Under the bill, "delivery network company" would mean a marketplace facilitator that maintains a website or mobile application used to facilitate delivery services that are performed or otherwise conducted by a delivery network courier. "Delivery network courier" would mean an individual who provides delivery services through a delivery network company by doing any of the following:

 

--    Using a personal means of transportation, such as a motor vehicle, bicycle, scooter, or other similar modes of transportation.

--    Using public transportation.

--    Walking.

 

"Delivery network courier" would not include a common carrier or a motor carrier as that term is defined in the Motor Carrier Fuel Tax Act: 1) a person who operates or causes to be operated a qualified commercial motor vehicle on a public road or highway in the State and at least one other state or Canadian province; or 2) a person who operates or causes to be operated a qualified commercial motor vehicle on a public road or highway in the State and who is licensed under the International Fuel Tax Agreement.[1]

 

Under the bill, "delivery services" would mean the pickup and delivery of tangible personal property, by a delivery network courier, from a marketplace seller located in the State to a customer located in the State, which may include the selection, collection, and purchase of the tangible personal property in connection with the delivery. Delivery services would not include a delivery requiring more than 75 miles of travel from the marketplace seller to the customer.

 

The bill would define "qualified delivery network sale" as a sale that meets all the following requirements:

 

--   The sale is made as part of delivery services facilitated by a delivery network company.

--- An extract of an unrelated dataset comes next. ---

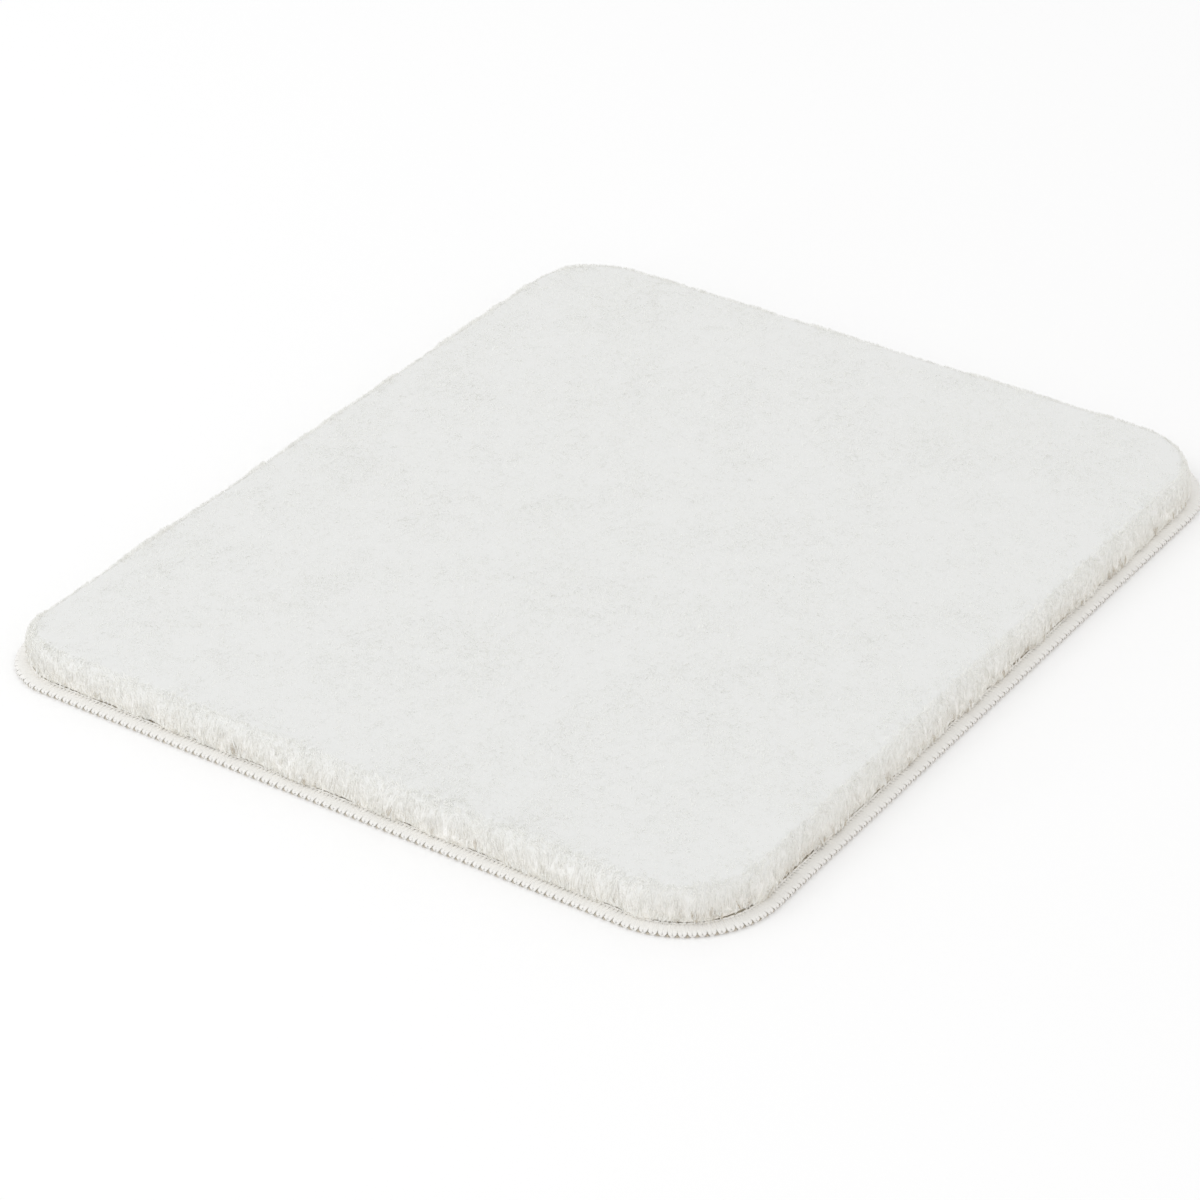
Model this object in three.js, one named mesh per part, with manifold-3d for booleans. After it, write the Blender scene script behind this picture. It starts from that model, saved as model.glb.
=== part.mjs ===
// Tufted cut-pile bath mat with an overlocked edge.
// Millimetres, +Z up. The origin is on the floor under the middle of the mat:
// X runs across the short side, Y along the long side.
//
// From the floor up: an anti-slip coat, the woven cloth that carries the tufts, and the pile.
// Three threads bind the cut edge: one loops under it, one loops over it, and one runs along
// the foot of the pile and holds both.

import * as THREE from 'three';
import { mergeVertices } from 'three/addons/utils/BufferGeometryUtils.js';
import Module from 'manifold-3d';

// Driving dimensions
const MAT_WIDTH = 500;
const MAT_LENGTH = 600;
const MAT_HEIGHT = 25;
const CORNER_RADIUS = 61;
const TIGHT_CORNER_RADIUS = 42; // the corner at -X, -Y is cut tighter than the other three
const GAP = 0.3; // between neighbouring pieces

const BAND_WIDTH = 8.3; // overlocked strip seen beside the pile
const THREAD_THICKNESS = 0.7; // one layer of looped thread
const LOWER_THREAD_TOP = 1.4; // where the lower loops meet the upper ones on the outer edge
const NEEDLE_THREAD_WIDTH = 0.7;

const COAT_THICKNESS = 1.3; // under the pile, down to the floor
const COAT_EDGE_THICKNESS = 0.4; // inside the overlocked strip
const BACKING_THICKNESS = 0.5;

const PILE_WIDEST_INSET = 7; // the pile leans out over the strip as far as this
const PILE_FLARE_HEIGHT = 6.6; // height over which its flank fans out from its foot
const PILE_FLAT_INSET = 14; // its top is flat inside this
const CORNER_STEPS = 10;
const ROUNDING_STEPS = 5;
const FLARE_STEPS = 1; // one step makes a straight flank

// Places that follow from them: an inset is a distance in from the mat's outer edge
const EDGE_INSET = THREAD_THICKNESS + GAP;
const NEEDLE_OUTER_INSET = BAND_WIDTH + GAP;
const NEEDLE_INNER_INSET = NEEDLE_OUTER_INSET + NEEDLE_THREAD_WIDTH;
const PILE_FOOT_INSET = NEEDLE_INNER_INSET + THREAD_THICKNESS + GAP;
const COAT_STEP_INSET = BAND_WIDTH + GAP;

const BACKING_BOTTOM = COAT_THICKNESS + GAP;
const BACKING_TOP = BACKING_BOTTOM + BACKING_THICKNESS;
const BAND_BOTTOM = BACKING_TOP + GAP;
const BAND_TOP = BAND_BOTTOM + THREAD_THICKNESS;

// The mat's outline, moved in by an inset: four straight sides joined by corner arcs
function traceOutline(path, inset) {
  const x = MAT_WIDTH / 2 - inset;
  const y = MAT_LENGTH / 2 - inset;
  const round = CORNER_RADIUS - inset;
  const tight = TIGHT_CORNER_RADIUS - inset;
  path.moveTo(x, 0);
  path.absarc(x - round, y - round, round, 0, Math.PI / 2);
  path.absarc(-x + round, y - round, round, Math.PI / 2, Math.PI);
  path.absarc(-x + tight, -y + tight, tight, Math.PI, Math.PI * 1.5);
  path.absarc(x - round, -y + round, round, Math.PI * 1.5, Math.PI * 2);
  path.closePath();
  return path;
}

// A flat plate of the outline, from one height to another
function plate(inset, bottom, top) {
  const geometry = new THREE.ExtrudeGeometry(traceOutline(new THREE.Shape(), inset), {
    depth: top - bottom,
    bevelEnabled: false,
    curveSegments: CORNER_STEPS,
  });
  return geometry.translate(0, 0, bottom);
}

// A flat ring that follows the outline, between two insets
function ring(outerInset, innerInset, bottom, top) {
  const shape = traceOutline(new THREE.Shape(), outerInset);
  shape.holes.push(traceOutline(new THREE.Path(), innerInset));
  const geometry = new THREE.ExtrudeGeometry(shape, {
    depth: top - bottom,
    bevelEnabled: false,
    curveSegments: CORNER_STEPS,
  });
  return geometry.translate(0, 0, bottom);
}

// Boolean joins and cuts
const wasm = await Module();
wasm.setup();

function toSolid(geometry) {
  const bare = geometry.clone();
  bare.deleteAttribute('normal');
  bare.deleteAttribute('uv');
  const merged = mergeVertices(bare);
  return new wasm.Manifold(new wasm.Mesh({
    numProp: 3,
    vertProperties: new Float32Array(merged.attributes.position.array),
    triVerts: new Uint32Array(merged.index.array),
  }));
}

function toGeometry(solid) {
  const mesh = solid.getMesh();
  const geometry = new THREE.BufferGeometry();
  geometry.setAttribute('position', new THREE.BufferAttribute(mesh.vertProperties, 3));
  geometry.setIndex(new THREE.BufferAttribute(mesh.triVerts, 1));
  geometry.computeVertexNormals();
  return geometry;
}

// Anti-slip coat: it lies on the floor under the pile and thins where the lower thread passes
// below it
function antiSlipCoat() {
  const thin = plate(EDGE_INSET, COAT_THICKNESS - COAT_EDGE_THICKNESS, COAT_THICKNESS);
  const thick = plate(COAT_STEP_INSET, 0, COAT_THICKNESS);
  return toGeometry(toSolid(thin).add(toSolid(thick)));
}

// Woven cloth that the tufts are stitched through
function backingCloth() {
  return plate(EDGE_INSET, BACKING_BOTTOM, BACKING_TOP);
}

// A slab of the outline whose edge bulges out from an inset to the pile's widest part, over a
// height at its top and again at its bottom
function bulgingSlab(inset, height, steps, bottom, top) {
  const geometry = new THREE.ExtrudeGeometry(traceOutline(new THREE.Shape(), inset), {
    depth: top - bottom - 2 * height,
    bevelEnabled: true,
    bevelThickness: height,
    bevelSize: inset - PILE_WIDEST_INSET,
    bevelSegments: steps,
    curveSegments: CORNER_STEPS,
  });
  return geometry.translate(0, 0, bottom + height);
}

// Pile: it stands on the cloth inside the needle thread, fans out over the strip in a straight
// flank, and rounds in to a flat top
function pile() {
  const widestHeight = BAND_BOTTOM + PILE_FLARE_HEIGHT;
  const rounding = MAT_HEIGHT - widestHeight;
  const rounded = bulgingSlab(
    PILE_FLAT_INSET, rounding, ROUNDING_STEPS, BAND_BOTTOM - rounding, MAT_HEIGHT,
  );
  const flared = bulgingSlab(
    PILE_FOOT_INSET, PILE_FLARE_HEIGHT, FLARE_STEPS, BAND_BOTTOM, MAT_HEIGHT + PILE_FLARE_HEIGHT,
  );
  return toGeometry(toSolid(rounded).intersect(toSolid(flared)));
}

// Upper overlock thread: loops over the strip and down the outer edge
function overlockUpperThread() {
  const over = ring(0, BAND_WIDTH, BAND_BOTTOM, BAND_TOP);
  const side = ring(0, THREAD_THICKNESS, LOWER_THREAD_TOP + GAP, BAND_TOP);
  return toGeometry(toSolid(over).add(toSolid(side)));
}

// Lower overlock thread: loops under the strip and up the outer edge, where it links with the
// upper one
function overlockLowerThread() {
  const under = ring(0, BAND_WIDTH, 0, COAT_THICKNESS - COAT_EDGE_THICKNESS - GAP);
  const side = ring(0, THREAD_THICKNESS, 0, LOWER_THREAD_TOP);
  return toGeometry(toSolid(under).add(toSolid(side)));
}

// Needle thread: a row of straight stitches between the strip and the foot of the pile
function needleThread() {
  return ring(NEEDLE_OUTER_INSET, NEEDLE_INNER_INSET, BAND_BOTTOM, BAND_TOP);
}

function piece(name, geometry, color, roughness) {
  const material = new THREE.MeshStandardMaterial({ color, roughness, metalness: 0 });
  const mesh = new THREE.Mesh(geometry, material);
  mesh.name = name;
  return mesh;
}

const mat = new THREE.Group();
mat.add(
  piece('anti_slip_coat', antiSlipCoat(), 0xe4e0d2, 0.75),
  piece('backing_cloth', backingCloth(), 0xe9e6dc, 0.9),
  piece('pile', pile(), 0xf2f1ec, 1),
  piece('overlock_upper_thread', overlockUpperThread(), 0xf0ede2, 0.7),
  piece('overlock_lower_thread', overlockLowerThread(), 0xe6e3d8, 0.7),
  piece('needle_thread', needleThread(), 0xebe7da, 0.7),
);

export default mat;
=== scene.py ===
"""A tufted cut-pile bath mat with an overlocked edge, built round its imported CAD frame."""

import math

import bpy
import numpy as np
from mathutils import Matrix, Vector


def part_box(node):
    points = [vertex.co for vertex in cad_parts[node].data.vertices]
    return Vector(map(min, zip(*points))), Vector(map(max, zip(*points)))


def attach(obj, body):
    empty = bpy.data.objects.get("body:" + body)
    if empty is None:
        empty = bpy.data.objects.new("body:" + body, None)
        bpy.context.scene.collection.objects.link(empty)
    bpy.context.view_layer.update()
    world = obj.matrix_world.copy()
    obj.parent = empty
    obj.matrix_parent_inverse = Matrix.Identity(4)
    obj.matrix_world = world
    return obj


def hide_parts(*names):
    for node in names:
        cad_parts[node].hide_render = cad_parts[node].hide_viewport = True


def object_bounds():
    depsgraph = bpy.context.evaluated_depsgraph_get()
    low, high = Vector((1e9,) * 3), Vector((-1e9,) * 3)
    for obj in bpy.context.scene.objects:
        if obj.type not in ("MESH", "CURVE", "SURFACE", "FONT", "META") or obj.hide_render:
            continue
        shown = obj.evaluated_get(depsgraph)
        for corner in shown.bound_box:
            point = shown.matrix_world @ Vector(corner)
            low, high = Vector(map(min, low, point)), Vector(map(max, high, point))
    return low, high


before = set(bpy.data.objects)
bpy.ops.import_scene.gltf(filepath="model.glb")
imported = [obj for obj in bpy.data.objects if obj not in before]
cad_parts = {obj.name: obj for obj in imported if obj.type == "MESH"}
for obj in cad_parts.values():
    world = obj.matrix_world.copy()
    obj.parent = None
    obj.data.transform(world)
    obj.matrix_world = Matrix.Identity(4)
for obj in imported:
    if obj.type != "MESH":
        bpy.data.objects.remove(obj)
cad_low, cad_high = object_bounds()

# ---------------------------------------------------------------- driving sizes, in metres
# An inset is a distance in from the mat's outer edge, and a height is above the floor.
MM = 0.001
HALF_WIDTH = cad_high.x
HALF_LENGTH = cad_high.y
CORNER_RADIUS = 61 * MM
TIGHT_CORNER_RADIUS = 42 * MM  # the corner at -X, -Y

PILE_TOP = 25.5 * MM
PILE_FOOT = 2.8 * MM
PILE_FOOT_INSET = 10.2 * MM
PILE_BULGE = 9.0 * MM  # height of the widest part
PILE_BULGE_INSET = 6.9 * MM
PILE_FLAT_INSET = 14.0 * MM
GROUND_SIDE_DEPTH = 1.1 * MM  # of the body of the pile, under its tips
GROUND_TOP_DEPTH = 0.8 * MM

BAND_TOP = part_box("overlock_upper_thread")[1].z
BAND_WIDTH = 8.3 * MM
STITCH_PITCH = 5.3 * MM
WEAVE_PITCH = 5 * MM  # two threads of the woven cloth
DOT_PITCH = 8 * MM
DOT_HEIGHT = 0.7 * MM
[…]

--   The sale is sourced to the State.

--   The tax imposed by the Act on the sale is paid by the delivery network company to the marketplace seller in connection with the delivery services.

 

Qualified Delivery Network Sales

 

Among other things, the Act requires individuals or businesses that sell tangible personal property to remit a 6% sales tax on the total price of their taxable retail sales to the State.[2] A marketplace seller must fulfill either of the following to be considered engaged in the business of making sales at retail of tangible personal property in the State:

 

--   The seller's gross receipts from sales to customers in the State exceeded $100,000 in the previous calendar year.

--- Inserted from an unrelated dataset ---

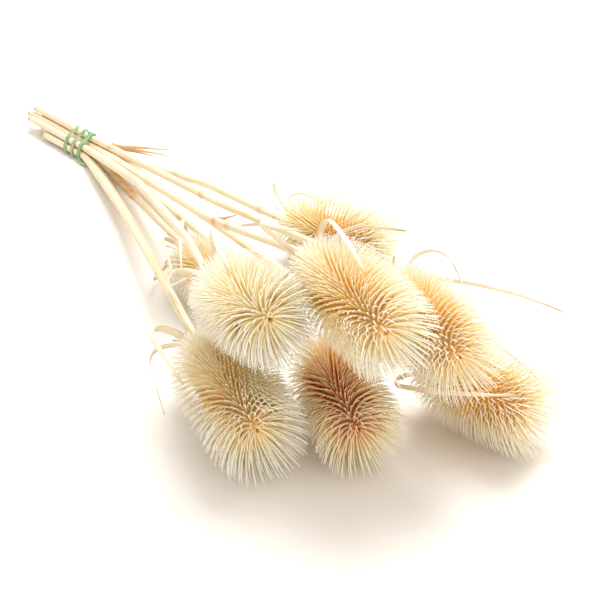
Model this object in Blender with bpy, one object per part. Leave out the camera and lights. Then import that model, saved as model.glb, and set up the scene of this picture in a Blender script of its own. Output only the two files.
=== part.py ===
"""A bunch of eight dried teasel heads on their stems, tied near the cut ends and lying on its side."""

import math
import random
from typing import NamedTuple

import bpy
import numpy as np

MM = 0.001

# Where the middle of the whole bunch stands in the layout below, so that the origin is under it
MIDDLE = (24.6, -4.3)

# Seed heads: an egg-shaped core closely set with spines
SPINE_COLUMNS = 17
SPINE_ROWS = 20
CORE_FULLNESS = 0.8
CORE_FROM = -72.0
CORE_TO = 83.0
CROWN_HOLLOW = 1.5
ALONG = (0.0, 0.12, 0.35, 0.5, 0.7, 0.88, 0.96, 1.0)
SPINE_LEAN = (-42.0, -24.0, 0.0, 18.0, 33.0, 42.0, 52.0, 72.0)
SPINE_GROWTH = (0.62, 0.85, 1.0, 1.05, 1.2, 1.5, 1.65, 1.0)
SPINE_UNEVEN = 0.06
LEAN_UNEVEN = 3.0
PRESS_SOFTNESS = 1.2
PRESS_RANGE = 12.0
PRESS_GAP = 0.35
TABLE_BITE = 0.5
NEIGHBOUR_SHARE = 1.5

# Stems: bundled in slots at the tie, then fanning out to the heads
STEM_SIDES = 8
STEM_RADIUS_AT_TIE = 2.5
STEM_RADIUS_AT_HEAD = 2.0
STEM_FILL = 40.0
STEM_STEP = 21.0
STEM_PITCH = 5.5
STEM_TOP_GAP = 3.1
STEM_STRAIGHT = 6.0
LINE_STEPS = 40
LINE_LEAVE = 0.1
LINE_LAND = 0.06
ROW_RISE = 0.87
KNOT_SWELL = 1.3
KNOT_HALF = 3.5
BEND_STEP = 11.0
SHOOT_RADIUS = 1.0
SHOOT_TAPER = 0.6
SHOOT_DROOP = -0.05
SHOOT_SHARES = (0.12, 0.4, 0.7, 1.0)
TIE_AT = (17.4, 191.0)
TIE_HEADING = 11.0
TIE_HALF = 12.5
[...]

--   The seller had 200 or more separate transactions into the State in the previous calendar year.

 

Generally, a marketplace facilitator engaged in the business of making sales at retail in the State must remit the sales tax on all taxable sales made by the marketplace facilitator or facilitated for marketplace sellers in the State. The Treasury Department cannot audit a marketplace seller for sales facilitated by a marketplace facilitator required to remit the sales tax. A marketplace seller is not liable for the sales tax imposed on sales made through a marketplace facilitator required to remit tax.

 

The bill would specify that, for a qualified delivery network sale, the delivery network company would have to pay the sales tax to the marketplace seller in connection with the delivery services performed; however, the marketplace seller would be liable for the sales tax imposed by the Act. The Treasury Department could audit the marketplace seller for the qualified delivery network sale.

 

Additionally, the bill would allow a delivery network company to deduct or exclude from its tax liability the amount of tax under the Act that the delivery network company paid to the marketplace seller in connection with the qualified delivery network sale; however, the delivery network company could not claim such a deduction or exclusion if the marketplace seller did not charge the delivery network company for the tax imposed under the Act on the qualified delivery network sale. Additionally, the amount of the deduction or exclusion could not exceed the amount of tax under the Act that was charged by the marketplace seller to the delivery network company in connection with the qualified delivery network sale.

 

MCL 205.52d Legislative Analyst: Nathan Leaman


FISCAL IMPACT

 

According to estimates from the Department of Treasury, the bill would reduce sales tax revenue by approximately $1.8 million in Fiscal Year 2024-25, the first full fiscal year in which the bill would be effective. The revenue reduction would increase in future years due to increases in inflation and the real (inflation-adjusted) economy.

 

Approximately 73% of sales tax revenue is distributed to the School Aid Fund, while 10% is distributed to local units through constitutional revenue sharing. Except for sales tax collected on sales related to motor vehicle and motor vehicle parts (which are unlikely to be affected by the bill), where a small earmark directs revenue to the Comprehensive Transportation Fund, any remaining sales tax revenue is directed to the General Fund.

 

The bill likely would not have a significant fiscal impact on the Department of Treasury. While the bill would allow additional audits to be performed, it would not require them. The magnitude of the impact would depend upon the number of audits performed. It is likely that existing appropriations would be sufficient to cover expenditures; however, a large increase in audits could result in additional administrative and staffing costs.

 

Fiscal Analyst: David Zin

Cory Savino, PhD

Elizabeth Raczkowski

This analysis was prepared by nonpartisan Senate staff for use by the Senate in its deliberations and does not constitute an official statement of legislative intent.